Durant tout le mois de juin, les passants ont dû imaginer un professeur tyrannique au sein de l’école de danse de la rue Benoît Malon en voyant, jour après jour, enfants, adolescents et adultes sortir en larmes ou les yeux rougis du numéro 39. C’est que la fondatrice de l’école a tenu à annoncer successivement, à chacun de ses groupes, qu’elle arrêtait. Les élèves s’y attendaient sans vraiment y croire. La confirmation tombe à la fin du cours. L’école de danse classique de Monique Servaes, aménagée avec son mari en 1978 dans un ancien entrepôt d’un quartier d’usines désaffectées, ferme donc ses portes le 2 juillet. Les spectateurs de « Voyez comme on danse », spectacle réunissant tous les cours de danse de la ville le 25 juin au théâtre Jean Vilar, ont encore pu applaudir douze de ses élèves dans un extrait de Bastille, l’un des quinze spectacles qu’elle a créés à Suresnes et dont elle concevait elle-même les costumes. Ce fut l’occasion pour Guillaume Boudy, maire de Suresnes, de lui remettre la médaille de la Ville. Des costumes, elle en stocke plus de 1000 dans trois boxes, donnant l’idée du nombre d’élèves qui sont passés par l’école durant ces 45 années… et même un peu plus puisque la professeure avait débuté son activité quelques années avant dans un grenier de la rue Worth. Elle a tenté de trouver un repreneur à son cours de danse classique, fort de quelque 300 élèves en 2018, âgés de 5 à 60 ans, certains fidèles depuis 25 ans. C’était presque chose faite, mais le Covid est passé par là, refroidissant l’enthousiasme d’entreprendre des uns et les engagements d’autres. A presque 80 ans, elle a alors estimé qu’il était temps.
Fierté et émotion
Quand on lui demande ce qu’elle nourrit de fierté de toutes ces années, on pense bien sûr à Léonore Baulac, entrée au cours à 10 ans et nommée étoile de l’opéra de Paris en 2016, à 26 ans. Ou encore à Lorena Lopez, actuelle professeure de danse classique du conservatoire de Suresnes, passée elle aussi par le cours de Monique Servaes et l’opéra de Paris, puis par le ballet national de Marseille sous la direction de Marie-Claude Pietragalla. Mais c’est surtout le nombre de mails, de jolies cartes et d’effusions de ces dernières semaines qu’elle évoque. « Je tombe de surprise en surprise. Il y a bien sûr la danse, mais au-delà, il y a tout ce qui s’est créé autour et tous les témoignages de l’attachement des élèves à ce lieu et à moi », confie-t-elle, émue, avec à ses pieds ses deux lévriers whippet, mascottes du cours de danse.

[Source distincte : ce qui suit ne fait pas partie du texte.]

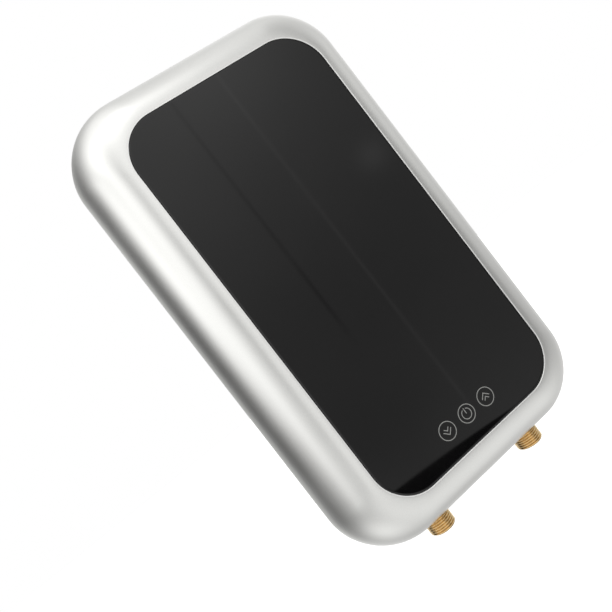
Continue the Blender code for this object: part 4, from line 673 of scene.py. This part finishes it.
def stroke(path, closed=False):
    """A printed line: a flat rectangle carried along a path of X and Z, mitred at its bends. Each
    side lies half the line width out along the normal, over the cosine of half the bend."""
    path = np.asarray(path, dtype=float)
    ahead = np.roll(path, -1, axis=0) - path
    behind = path - np.roll(path, 1, axis=0)
    if not closed:
        ahead[-1] = behind[-1]
        behind[0] = ahead[0]
    ahead /= np.linalg.norm(ahead, axis=1, keepdims=True)
    behind /= np.linalg.norm(behind, axis=1, keepdims=True)
    along = ahead + behind
    along /= np.linalg.norm(along, axis=1, keepdims=True)
    mitre = line_width / 2 / np.sum(along * ahead, axis=1, keepdims=True)
    normal = np.stack([-along[:, 1], along[:, 0]], axis=-1) * mitre
    ring = np.stack([path + normal, path - normal, path - normal, path + normal], axis=1)
    depths = np.array([print_front, print_front, print_rear, print_rear])
    y = np.broadcast_to(depths, ring.shape[:2])
    points = np.stack([ring[..., 0], y, ring[..., 1]], axis=-1)
    faces = grid_faces(len(path), 4, closed_rows=closed).reshape(-1, 4).tolist()
    if not closed:
        last = 4 * (len(path) - 1)
        faces += [[0, 1, 2, 3], [last, last + 1, last + 2, last + 3]]
    return points.reshape(-1, 3), faces


def arc(centre, radius, start, end, steps):
    """The centre plus the radius times the cosine and sine of each angle, in degrees from +X."""
    angle = np.radians(np.linspace(start, end, steps + 1))
    x = centre[0] + radius * np.cos(angle)
    z = centre[1] + radius * np.sin(angle)
    return np.stack([x, z], axis=-1)


def double_arrow(centre, up):
    """Two nested right-angled arrows, whose arms fall back from the tip as far as they reach out."""
    lines = []
    for tip, arm in arrow_tips_and_arms:
        corners = ((-arm, tip - arm), (0, tip), (arm, tip - arm))
        lines.append(stroke([(centre[0] + x, centre[1] + up * z) for x, z in corners]))
    return lines


marks = []
touch_fields = {"down": -1, "power": 0, "up": 1}
for symbol, place in touch_fields.items():
    centre = (place * touch_pitch, touch_height)
    ring_path = arc(centre, ring_radius, 0, 360, ring_steps)[:-1]
    marks.append(stroke(ring_path, closed=True))
    if symbol == "power":
        marks.append(stroke(arc(centre, power_radius, *power_ends, power_steps)))
        marks.append(stroke([(centre[0], centre[1] + height) for height in power_line]))
    else:
        marks += double_arrow(centre, 1 if symbol == "up" else -1)


def paint_pale_print(shading):
    """Fine silver-grey screen print, a little uneven in the ink."""
    ink = speckle(shading, 3000, 2)
    return {"base_color": between(ink, (0.24, 0.24, 0.235), (0.33, 0.33, 0.32))}


pale_print = make_finish("pale_print", paint_pale_print, roughness=0.35)
add_piece("touch_marks", *join(marks), [pale_print], [], "black_glass")


# Adhesive frame. Black acrylic foam tape between the glass and the shell's ledge; it shows as the
# dark line round the glass.
def scattered_cells(shading, cells_per_metre, settings=None):
    """The distance to the nearest of scattered points, about so many of them to the metre."""
    sockets = {"Vector": surface_place(shading), "Scale": cells_per_metre}
    return shading.node("TexVoronoi", settings, sockets)


def paint_black_foam(shading):
    """Closed-cell foam: tiny pits in a dull black."""
    cells = scattered_cells(shading, 2600.0)
    return {
        "base_color": between(speckle(shading, 300), (0.012, 0.012, 0.012), (0.03, 0.03, 0.03)),
        "roughness": ease(cells, 0.0, 0.6, 0.7, 0.9),
        "normal": relief(cells, 0.00008),
    }


def dress(finish, *nodes):
    """Gives solids of the frame their finish."""
    for node in nodes:
        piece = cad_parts[node]
        piece.data.materials.clear()
        piece.data.materials.append(finish)


dress(make_finish("black_foam", paint_black_foam), "glass_adhesive")


# Rear cover. A black moulded tray with a fine texture outside, screwed to the shell from behind,
# with a pocket for the bracket; a rubber bush lines its cable hole.
def smooth(finish, slot, *nodes, body="heater"):
    """Solids of the frame as pieces of their own, whose round faces shade smoothly."""
    for node in nodes:
        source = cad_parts[node].data
        points = np.empty(len(source.vertices) * 3)
        source.vertices.foreach_get("co", points)
        faces = [list(face.vertices) for face in source.polygons]
        add_piece(node + "_finished", points, faces, [finish], [node], slot, body, sharp=32.0)


def paint_black_moulded(shading):
    """Glass-filled black plastic with a fine eroded texture and faint flow marks."""
    pits = scattered_cells(shading, 1500.0, {"feature": "SMOOTH_F1"})
    flow = speckle(shading, 18, 3, (1, 1, 0.3))
    return {
        "base_color": between(ease(flow, 0.3, 0.7), (0.017, 0.017, 0.018), (0.028, 0.028, 0.03)),
        "roughness": ease(flow + pits * 0.3, 0.3, 1.0, 0.46, 0.62),
        "normal": relief(pits + speckle(shading, 3800) * 0.4, 0.00005),
    }


def paint_black_rubber(shading):
    """Soft dull rubber with a dusty bloom."""
    bloom = speckle(shading, 160, 3)
    return {
        "base_color": between(ease(bloom, 0.4, 0.75), (0.012, 0.012, 0.012), (0.035, 0.034, 0.033)),
        "roughness": ease(bloom, 0.3, 0.7, 0.6, 0.8),
        "normal": relief(speckle(shading, 1800), 0.00003),
    }


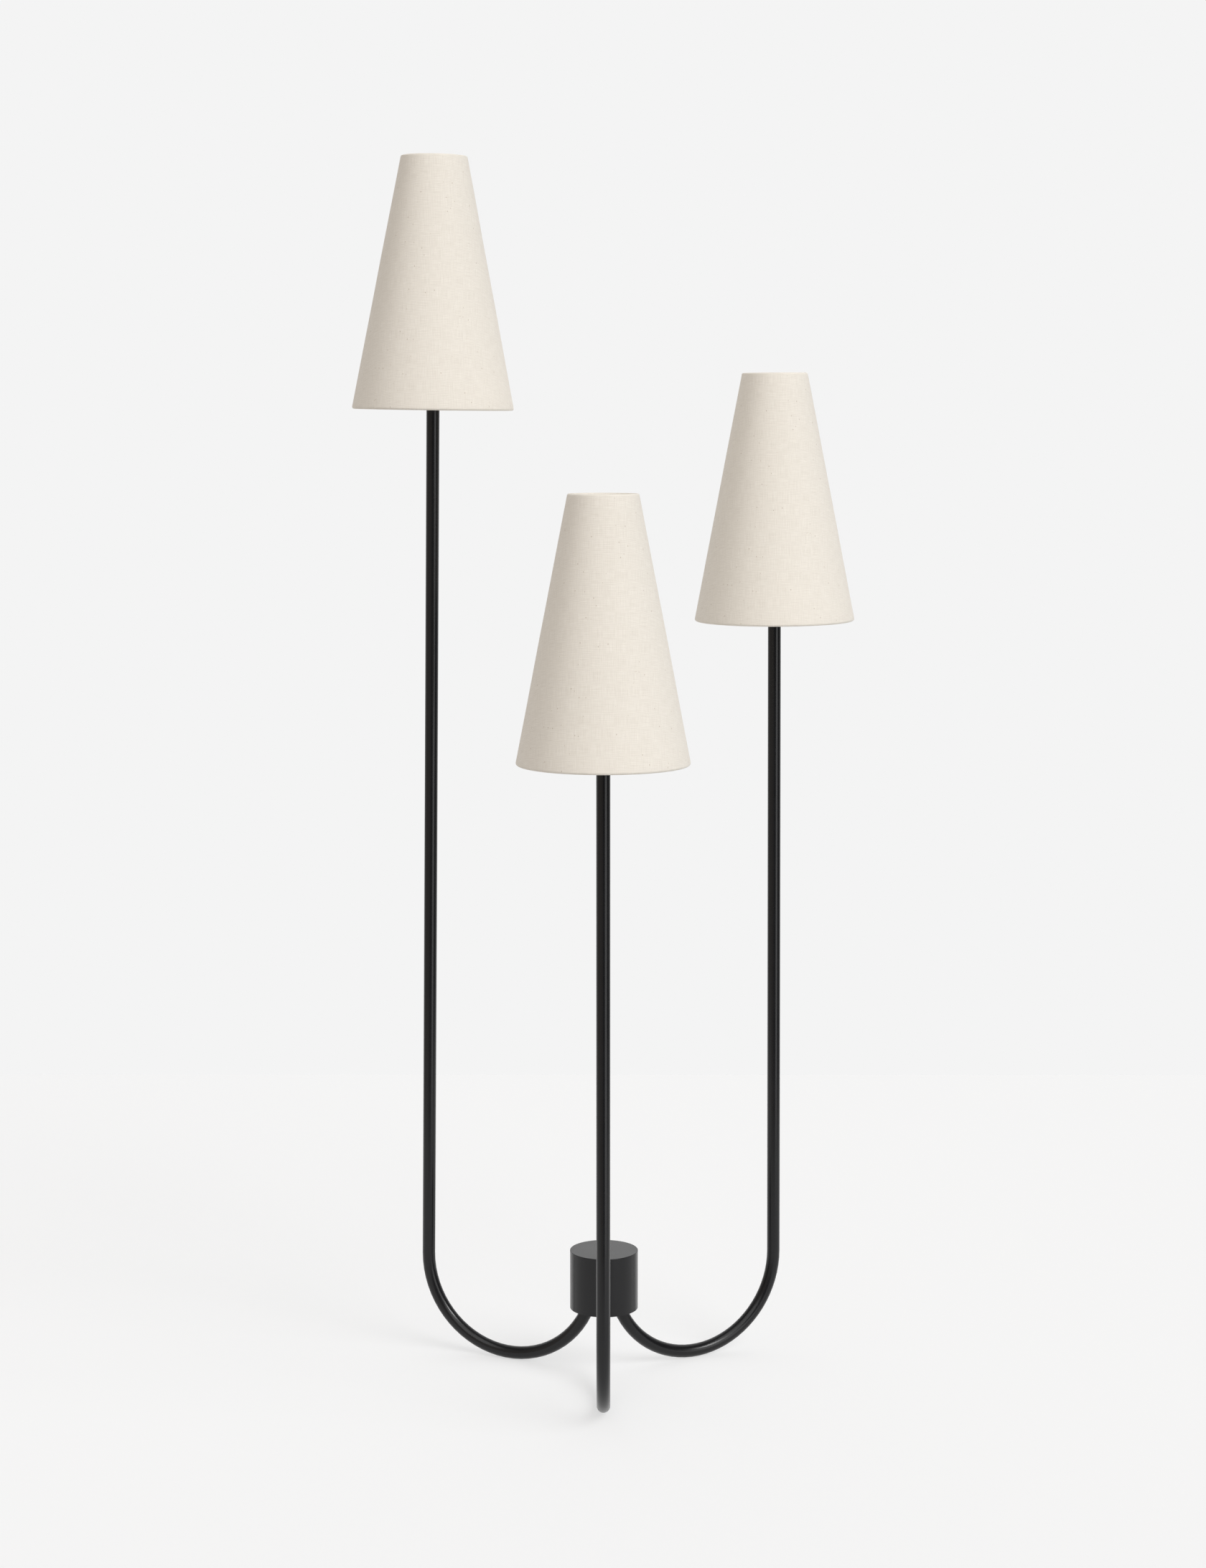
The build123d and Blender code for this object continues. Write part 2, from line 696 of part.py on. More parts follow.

Monique Servaes va à présent se partager entre Suresnes, sa ville où elle réside depuis 73 ans et Perros-Guirec, fief de ses origines familiales. « Là-bas, je vais m’occuper comme bénévole des animaux abandonnés au sein d’un refuge de la SPA. Mais je ferai la navette avec Suresnes tant que Léonore Baulac sera à l‘opéra de Paris, encore 10 ans. La première chose que je vais faire en septembre, c’est de m’abonner à l’opéra. Jusqu’alors mes cours qui terminaient à 20h ou 22h m’en empêchaient. »
Monique Servaes a reçu la médaille de la Ville le 25 juin, sur la scène du Théâtre Jean Vilar.